司念抱着东西的手紧了紧,匹夫无罪,怀璧其罪,若是没有足够能力自保的情况下,钱财确实更危险。
“念念,这些东西你也要好好收着,谁都不能说知道吗?”比起自己,司柏楷更担心他这个小女儿,他们离开她身边就只有自己一个人了。
“爸爸,我知道的。
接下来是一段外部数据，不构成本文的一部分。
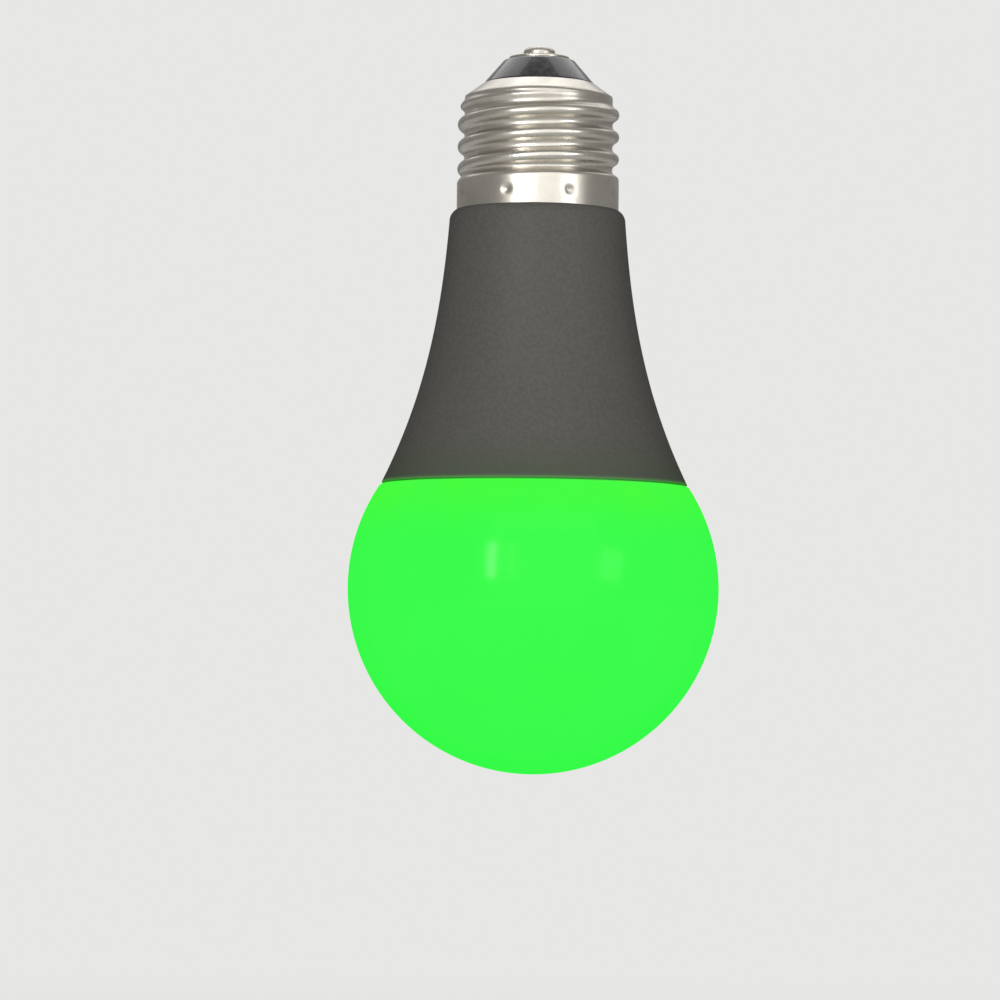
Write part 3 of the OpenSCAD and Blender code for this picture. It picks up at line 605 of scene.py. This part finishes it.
def wound_tape():
    """Yellow polyester tape, wound tight enough to show the layer under it."""
    f = Finish("wound_tape", coat_weight=0.5, coat_roughness=0.12, roughness=0.3)
    z = f.split(f.place)[2]
    ridges = (z * (math.tau / (0.31 * MM))).sine() * 0.5 + 0.5
    lap = f.noise(260, 1.0)
    f.wear(base_color=f.blend(0.35 * ridges + 0.3 * lap, (0.86, 0.64, 0.05), (0.62, 0.40, 0.03)))
    return f.relief(ridges + 0.5 * lap, 0.02 * MM, 0.5)


def enamelled_copper():
    """Copper wire under clear amber enamel."""
    f = Finish("enamelled_copper", metallic=0.85, coat_weight=0.8, coat_roughness=0.08, roughness=0.26)
    streaks = f.noise(1800, 2.0)
    f.wear(base_color=f.blend(streaks, (0.62, 0.22, 0.07), (0.42, 0.12, 0.03)))
    return f.relief(streaks, 0.005 * MM, 0.4)


def shrunk_sleeve(node):
    """Black sleeve shrunk on a can, with the pale dashes down its negative side."""
    f = Finish(node + "_film", coat_weight=0.4, coat_roughness=0.1, roughness=0.34)
    turn, z = f.round(centre(node))[:2]
    stripe = f.step((turn + 0.6 * math.pi).size(), 0.34, 0.36, 1.0, 0.0)
    dashes = f.step((z * (math.tau / (2.6 * MM))).sine(), -0.62, -0.55)
    f.wear(base_color=f.blend(stripe * dashes, (0.012, 0.014, 0.02), (0.5, 0.52, 0.55)))
    return f.relief(f.noise(700, 3.0), 0.02 * MM, 0.4)


def glass_sleeving(node):
    """Braided glass sleeving: two sets of strands that cross on the slant."""
    f = Finish("glass_sleeving", roughness=0.7, sheen_weight=0.4)
    turn, z = f.round(centre(node))[:2]
    pitch = z * (math.tau / (0.9 * MM))
    braid = ((turn * 12 + pitch).sine() * (turn * 12 - pitch).sine()) * 0.5 + 0.5
    f.wear(base_color=f.blend(braid, (0.62, 0.60, 0.54), (0.86, 0.85, 0.80)))
    return f.relief(braid, 0.05 * MM, 0.7)


def by_name(*made):
    """Finishes that have the name of their slot."""
    return {finish.name: finish for finish in made}


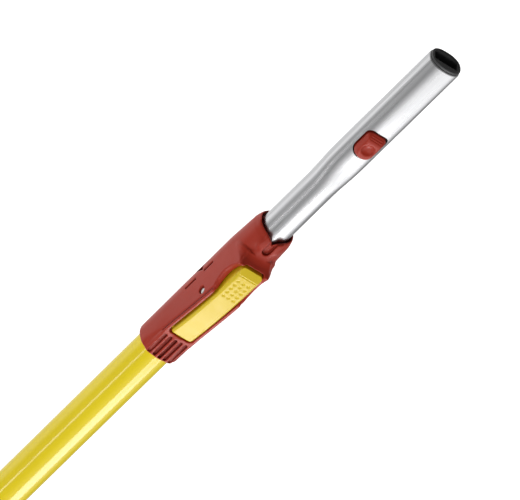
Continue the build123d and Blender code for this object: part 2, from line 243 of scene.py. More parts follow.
class Finish:
    """A Principled material with short calls for its procedural detail. Scales are per metre."""

    def __init__(self, name, **sockets):
        self.material = bpy.data.materials.new(name)
        self.material.use_nodes = True
        self.tree = self.material.node_tree
        self.shader = self.tree.nodes["Principled BSDF"]
        for socket, value in sockets.items():
            self.shader.inputs[socket.replace("_", " ")].default_value = value
        self.place = self.tree.nodes.new("ShaderNodeTexCoord").outputs["Object"]
        self.bump_input = None

    def noise(self, scale, detail=2.0, stretch=(1, 1, 1), roughness=0.5):
        """Noise in the object's own space, stretched along an axis for a grain."""
        vector = self.place
        if stretch != (1, 1, 1):
            mapping = self.tree.nodes.new("ShaderNodeMapping")
            mapping.inputs["Scale"].default_value = stretch
            self.tree.links.new(self.place, mapping.inputs["Vector"])
            vector = mapping.outputs["Vector"]
        node = self.tree.nodes.new("ShaderNodeTexNoise")
        node.inputs["Scale"].default_value = scale
        node.inputs["Detail"].default_value = detail
        node.inputs["Roughness"].default_value = roughness
        self.tree.links.new(vector, node.inputs["Vector"])
        return node.outputs["Fac"]

    def spread(self, value, low, high, start=0.3, end=0.7):
        """A value stretched from one range to another."""
        node = self.tree.nodes.new("ShaderNodeMapRange")
        node.inputs["From Min"].default_value = start
        node.inputs["From Max"].default_value = end
        node.inputs["To Min"].default_value = low
        node.inputs["To Max"].default_value = high
        self.tree.links.new(value, node.inputs["Value"])
        return node.outputs["Result"]

    def colour(self, value, first, second):
        """The base colour, drifting between two tones."""
        node = self.tree.nodes.new("ShaderNodeMix")
        node.data_type = "RGBA"
        node.inputs["A"].default_value = (*first, 1)
        node.inputs["B"].default_value = (*second, 1)
        self.tree.links.new(value, node.inputs["Factor"])
        self.tree.links.new(node.outputs["Result"], self.shader.inputs["Base Color"])

    def paint_recess_shade(self, darkest):
        """Paints shade into the colour: darkens it by ambient occlusion in the piece's own grooves and
        corners, down to a share of itself.
        """
        shade = self.tree.nodes.new("ShaderNodeAmbientOcclusion")
        shade.only_local = True
        shade.samples = 8
        shade.inputs["Distance"].default_value = PAINTED_SHADE_REACH
        tone = self.spread(shade.outputs["AO"], darkest, 1.0, start=0.25, end=0.85)
        mix = self.tree.nodes.new("ShaderNodeVectorMath")
        mix.operation = "SCALE"
        socket = self.shader.inputs["Base Color"]
        self.tree.links.new(socket.links[0].from_socket, mix.inputs[0])
        self.tree.links.new(tone, mix.inputs["Scale"])
        self.tree.links.new(mix.outputs["Vector"], socket)

    def roughness(self, value):
        self.tree.links.new(value, self.shader.inputs["Roughness"])

    def bump(self, value, strength, depth):
        """A relief, with its depth in metres."""
        node = self.tree.nodes.new("ShaderNodeBump")
        node.inputs["Strength"].default_value = strength
        node.inputs["Distance"].default_value = depth
        self.tree.links.new(value, node.inputs["Height"])
        if self.bump_input:
            self.tree.links.new(self.bump_input, node.inputs["Normal"])
        self.bump_input = node.outputs["Normal"]
        self.tree.links.new(self.bump_input, self.shader.inputs["Normal"])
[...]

”财不露白这个道理还是知道的。
司念把父母给的东西收好之后,又过来帮父母收拾,家里除了钱财其实最不舍的就是这一柜子的书,这些书全都是各种非常有价值的专业书。
她打算这一次结婚还得把这些书全部带走,不过这事儿她要问问贺清宴,毕竟这些书很多都不是汉语,全是外国的专业书籍。
自从六几年爆发那件事后,很多书都被列为了污染精神的害书,这样外文的书,很多人都看不懂,自然更要被批判。
若是不能带,她得想个办法给这些书找个安全妥帖的地方藏起来。
“柏楷,这个箱子里的东西还要吗?”
江文怡说着从床底下取出一个沾满灰尘的皮箱。
皮箱有点年龄了,大概是几十年前的产物,虽然积满了灰尘,可还看得出他曾经主人的辉煌。
司柏楷都忘记家里还有一个这样的箱子,走过去蹲下打开箱子,里面整整齐齐摆放的是好几个木质雕花的匣子。
他记起来了,这是他小叔留给他的东西。
司家当年也算书香门第,家里值钱的金银财宝不多,关乎笔墨纸砚的东西倒是不少,小叔又是个爱附庸风雅的性子,惯爱收集笔墨纸砚。
藏墨在古时盛行,甚至四五十年前也还有人收藏,后来经历战乱,饥荒,这些东西也就没几个人喜欢。
司柏楷记得这些东西还不是小叔收藏的,小叔收藏的那些早被人趁乱抢走了。
而这一箱是他把仅有的钱财投给了朋友,结果朋友留给他一箱不值钱的破烂货,拿着他的钱带着家人跑到了国外。
当时那笔钱算是司家救命钱,也就是因为小叔的识人不清,让偌大的司家分崩离析。
司柏楷爷爷被气的当场吐血而亡。
小叔因为愧疚病重,离世前把这些东西给了还不大的司柏楷,让他带着也时刻谨记莫要错信了人。
皮箱里是一箱藏墨,大概有七八块,还有三个砚台,一个沾满泥土的笔筒,是个玉石材质的。
司柏楷看了一眼:“虽然是不值钱的破烂货,但是是小叔留下的,也算纪念了,念念不要的话就让老二带去宿舍放着,反正他一个人宿舍里也没啥东西。”
司念听到是叔公的东西,走了上前,打开箱子说看了一眼说:“爸爸,我带走。”
她鲜少听到父亲说起这个叔公,但是从少有的言谈里知道叔公是个很有才华的人。
话音才刚落,她眼前的弹幕又亮了起来。